Barbour includes an instructive chapter called, “From the Sciences to the Humanities,” in which he attempts to show that the balance between objectivity and personal involvement is necessary in all disciplines and that the social sciences have the same epistemological problems as the sciences. This is a modification of C. P. Snow’s provocative “Two Cultures” essay. Barbour breaks down the stereo types of science/objectivity, humanities/subjectivity and shows that the separation Snow describes is only social and linguistic. Of course, such a broad, pervasive cultural problem has no easy solutions, but Barbour’s comments provide an interesting complement to Snow’s and set the stage for his detailed comparison of the methods of science and religion which follows. If we were to assume that science and religion were completely antithetical pursuits rather than evolving intellectual enterprises, the great similarities would be robbed of their impact. Barbour observes that there is no uninterpreted revelation. This leads the reader to recall a previous discussion where H. R. Hanson demonstrated that there is no uninterpreted, or “bare,” scientific fact. Thus Barbour establishes a difficult epistemological point about theory-laden observation in a rather painless but unmistakable comparison. 

The analysis of the methods of religion focuses on liberal Protestant theology but raises most of the key issues about religion in its various functions of theology, community, personal experience, language, and as history in ways that invite serious reflection and further analysis. After balancing the contrasts and parallels of science and religion, Barbour turns to an analysis of the language of both in order to reveal the solution to the interpretive problem of scientific and religious thinking. 

This book is a tremendous accomplishment. It treats a tough problem with respect and covers all the major areas with admirable scope and depth and with copious footnotes. It is certainly the place to begin a study of the problems of science and religion, and in addition serves well as a bibliographic and reference tool for advanced students. This is an ideal book for the relatively unsophisticated Mormon audience. The subject of science and religion in the Church has been treated either as a false problem which Mormonism, embracing all truth, need not confront, or as a subject which can be satisfied by the testimonial assurances of some prominent Churchman-scientist. We, as a Church, have avoided, for the last half-century at least, serious attempts to reconcile our theological views with other intellectual currents in the world even while more of our community now seems in need of it and qualified to evaluate it. Particularly in the area of science and religion, where Mormonism makes so many provocative assertions, the silence is surprising. Hopefully, attention to Barbour’s fine book will stimulate some analysis of the unique ideas of Mormonism.

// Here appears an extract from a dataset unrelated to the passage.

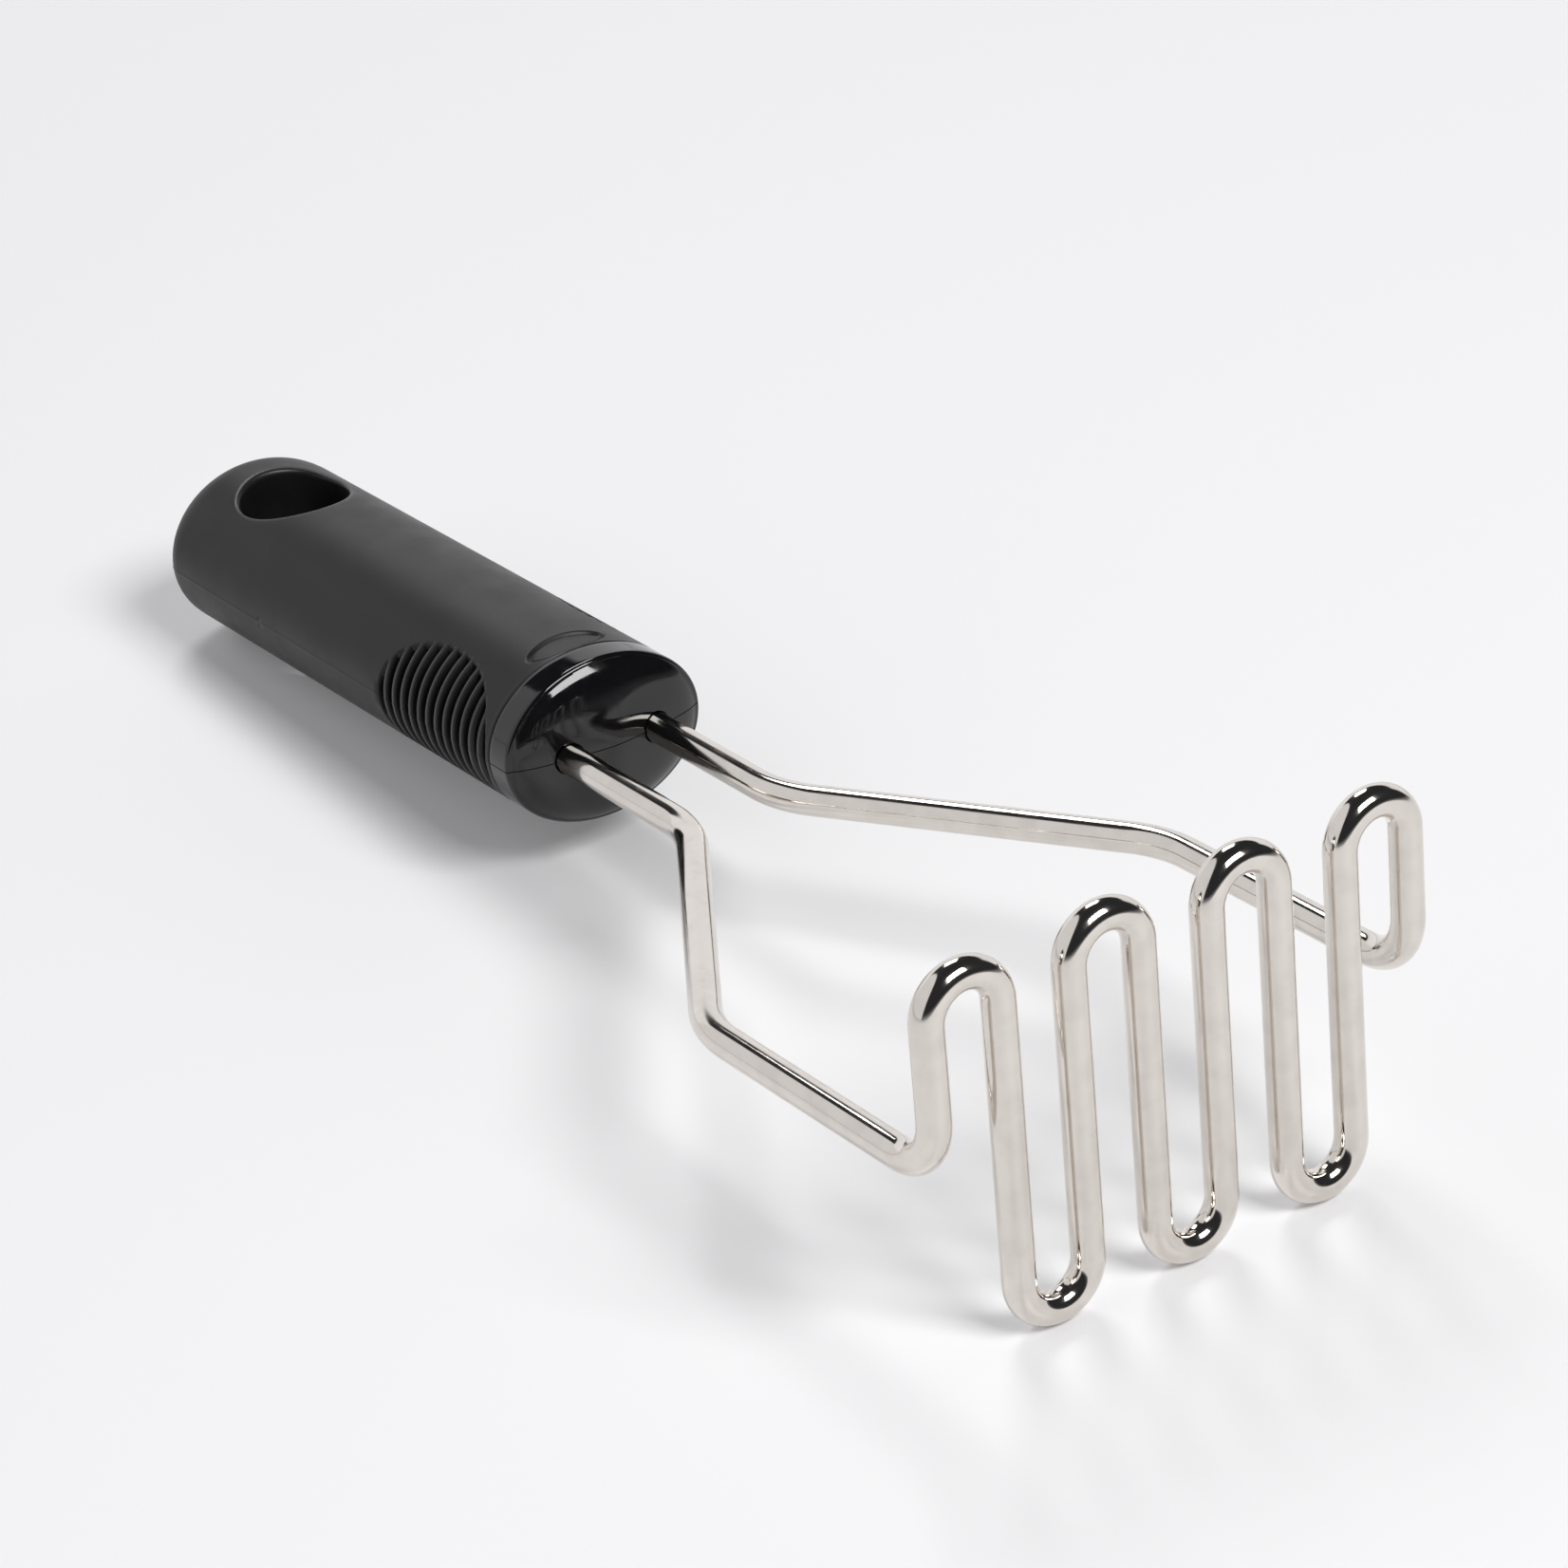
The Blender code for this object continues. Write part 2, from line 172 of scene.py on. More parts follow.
def make_piece(name, points, faces, attributes=None, uv=None, sharp_angle=None):
    """A mesh object at the origin from arrays in the row frame, welded, with its faces outward."""
    mesh = bpy.data.meshes.new(name)
    mesh.from_pydata(points.tolist(), [], [list(map(int, face)) for face in faces])
    if uv is not None:
        layer = mesh.uv_layers.new(name="along")
        corner = np.empty(len(mesh.loops), np.int32)
        mesh.loops.foreach_get("vertex_index", corner)
        layer.data.foreach_set("uv", uv[corner].astype(np.float32).ravel())
    for key, values in (attributes or {}).items():
        mesh.attributes.new(key, "FLOAT", "POINT").data.foreach_set("value", values.astype(np.float32))
    bm = bmesh.new()
    bm.from_mesh(mesh)
    bmesh.ops.remove_doubles(bm, verts=bm.verts, dist=WELD_DISTANCE)
    bmesh.ops.recalc_face_normals(bm, faces=bm.faces)
    bm.to_mesh(mesh)
    bm.free()
    mesh.shade_smooth()
    if sharp_angle:
        mesh.set_sharp_from_angle(angle=math.radians(sharp_angle))
    piece = bpy.data.objects.new(name, mesh)
    bpy.context.scene.collection.objects.link(piece)
    return piece


def applied(piece):
    """Replaces a piece's mesh by what its modifiers make of it, and clears them."""
    bpy.context.view_layer.update()
    evaluated = piece.evaluated_get(bpy.context.evaluated_depsgraph_get())
    mesh = bpy.data.meshes.new_from_object(evaluated)
    piece.modifiers.clear()
    piece.data = mesh
    return piece


# ==== Wire ========================================================================================
ARC_STEPS = 18
WIRE_SIDES = 40
LONGEST_STEP = 4 * MM
WIRE_INSET = 0.01 * MM


def bend(before, corner, after, radius):
    """Points of the arc of the given radius that is tangent to both straight runs at a corner."""
    to_before = (before - corner) / np.linalg.norm(before - corner)
    to_after = (after - corner) / np.linalg.norm(after - corner)
    half_angle = math.acos(float(to_before @ to_after)) / 2
    middle = (to_before + to_after) / np.linalg.norm(to_before + to_after)
    across = (to_after - to_before) / np.linalg.norm(to_after - to_before)
    centre = corner + middle * radius / math.sin(half_angle)
    sweep = np.linspace(half_angle - math.pi / 2, math.pi / 2 - half_angle, ARC_STEPS + 1)[:, None]
    return centre + radius * (across * np.sin(sweep) - middle * np.cos(sweep))


def bent_route(corners, radii):
    """The route through the corners with each rounded by its radius, without repeated points."""
    corners = np.array(corners, float)
    arcs = [bend(a, b, c, r) for a, b, c, r in zip(corners, corners[1:], corners[2:], radii)]
    route = np.concatenate([corners[:1], *arcs, corners[-1:]])
    apart = np.linalg.norm(np.diff(route, axis=0), axis=1) > WIRE_RADIUS / 100
    return route[np.concatenate([[True], apart])]


def leg_corners(side, turn_in=ANCHOR_TURN):
    """Corners of one leg, from its turned-in end to the head."""
    spacing = side * LEG_SPACING / 2
    width = side * HEAD_HALF_WIDTH
    return [
        (-ANCHOR_DEPTH, spacing - side * turn_in, 0),
        (-ANCHOR_DEPTH, spacing, 0),
        (NECK_LENGTH, spacing, 0),
        (NECK_LENGTH + FLARE_LENGTH, width, 0),
        (HEAD_X, width, 0),
    ]


def wire_route():
    """One leg, the wave of uprights joined by half-round loops, and the other leg."""
    wave = []
    for loop in range(2 * LOOP_COUNT - 1):
        height = HEAD_RISE if loop % 2 == 0 else -HEAD_DROP
        y = -HEAD_HALF_WIDTH + loop * LOOP_PITCH
        wave += [(HEAD_X, y, height), (HEAD_X, y + LOOP_PITCH, height)]
    leg_radii = [ANCHOR_BEND_RADIUS, LEG_BEND_RADIUS, LEG_BEND_RADIUS, HEAD_BEND_RADIUS]
    radii = leg_radii + [LOOP_PITCH / 2] * len(wave) + leg_radii[::-1]
    return bent_route(leg_corners(-1) + wave + leg_corners(1)[::-1], radii)


def round_bar(route, radius, sides):
    """Points, faces and UV of a round bar: circles square to the route, closed by flat ends.

    Each circle's first axis is the vector (-1, 0, 1) less its part along the route, which never
    vanishes here, so neighbouring circles turn together. UV is millimetres along and around.
    """
    step = np.diff(route, axis=0)
    step /= np.linalg.norm(step, axis=1, keepdims=True)
    along = np.concatenate([step[:1], step[:-1] + step[1:], step[-1:]])
    along /= np.linalg.norm(along, axis=1, keepdims=True)
    lean = np.array([-1.0, 0.0, 1.0])
    first = lean - (along @ lean)[:, None] * along
    first /= np.linalg.norm(first, axis=1, keepdims=True)
    second = np.cross(along, first)
    angle = np.linspace(0, 2 * math.pi, sides, endpoint=False)
    ring = np.cos(angle)[None, :, None] * first[:, None] + np.sin(angle)[None, :, None] * second[:, None]
    points = (route[:, None] + radius * ring).reshape(-1, 3)
    rows = len(route)
    faces = grid_quads(rows, sides).tolist()
    faces.append(list(range(sides))[::-1])
    faces.append(list(range((rows - 1) * sides, rows * sides)))
    length = np.concatenate([[0], np.cumsum(np.linalg.norm(np.diff(route, axis=0), axis=1))])
    uv = np.stack(np.broadcast_arrays(length[:, None] / MM, angle[None] * radius / MM), -1)
    return points, faces, uv.reshape(-1, 2)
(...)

Using Barbour’s categories and terminology, a few key questions could be asked: Can our realistic interpretation of the world be extended to a full scientific realism? What is the relation of this world to the previous one and to the future one? Are God’s physics the same as ours but more refined? What kind of truth have we found? Further, how does the scriptural promise that we keep the knowledge we gain here relate to science? If our enterprise of science (i.e., developing better explanations of increasingly diverse and obscure observations) is similar to God’s science, could we not, therefore, jump immediately to new scientific levels by God’s gift of a few laws of physics? Or does our science, like our moral progress, require step-by-step addition of knowledge?

These questions are difficult enough, but perhaps the best approach to them is in Barbour’s technique of language analysis. It sometimes seems that our abhorrence of dogma or theology in the Thomist sense nourishes our predilection for linguistic imprecision. By using key words loosely, we allow flexibility of interpretation but we also invite sloppy thinking. What is the information content of words like “light,” “truth,” and “intelligence” in Mormon theology? “Spirit” in common usage differentiates something from “matter”; how are we to read Joseph Smith’s “spirit is merely a more refined form of matter”?

When we think of the general problem of science and religion, there is really no one solution. There can be no set of reconciliations broad enough to cover both subjects, but there can be good resolutions within smaller parts which will give satisfaction. There is a particular need in the Church for scientists to analyze and synthesize their own experiences and then to suggest ways to integrate these two means of interpreting the events of the world and the scriptures. Fear is the only dividend of avoiding the issues.

Both science and religion are attempts to interpret our experience. Not all people have experiences in a scientific structure, nor do all have religious experience sufficiently clear to provide contrast and conflict. Nevertheless, Mormons, more than most, should be interested in acquiring knowledge of the sort that will allow them to understand, in the broadest sense, the world—physical and spiritual—around them. Ian Barbour’s book is a good beginning toward such an undertaking.

Issues In Science and Religion, by Ian G. Barbour. Englewood Cliffs, New Jersey: Prentice-Hall, Inc., 1966. 470pp. Also a Harper Torchbook.